The European Union likes to compare itself to the United States. The German finance minister, in lecturing the United States a few weeks ago, said the Americans should not worry about their trade deficit with Germany, but look instead to the country’s trade balance with the total euro zone. Nobody worried about Europe’s balance with any particular American state, he noted.

If the euro zone were more like the United States, this problem would be far less severe. At its economic peak, Ireland accounted for only 2.4 percent of euro zone gross domestic product, while Texas provided 8.2 percent of the G.D.P. of the United States when its banks were about to go down. So it should have been less of a problem for banks outside Ireland to step in than it was for non-Texas institutions to move in then.

Perhaps the attractions of the Irish retail market could have persuaded some German or French banks to take over Irish institutions. The cost to the government would still have been great, but not open-ended, and Ireland would now have a functioning banking system.
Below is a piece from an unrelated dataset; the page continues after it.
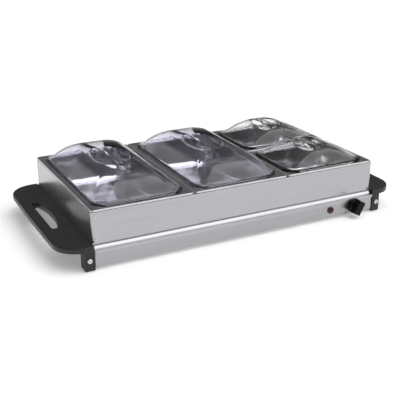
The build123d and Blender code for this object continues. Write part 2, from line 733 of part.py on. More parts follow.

To be sure, that might not have happened. The Irish crisis came along as the rest of the world also suffered, and there were bailouts in many places. But it would have been more likely with fewer barriers to cross-border transactions. There were European banking systems that escaped relatively unscathed.

In Europe, it is every country’s banking system for itself. Ireland had the misfortune of having a banking system that was relatively large compared to the size of the country, and of having presided over one of the most speculative property booms. The rest of Europe, which still resents Ireland’s earlier apparent success, wants to offer as little help as it can without destroying the euro.

Texas greatly benefited from the fact the American economy was integrated, with a central government that could and would help out. Ireland can only wish Europe could be more like that.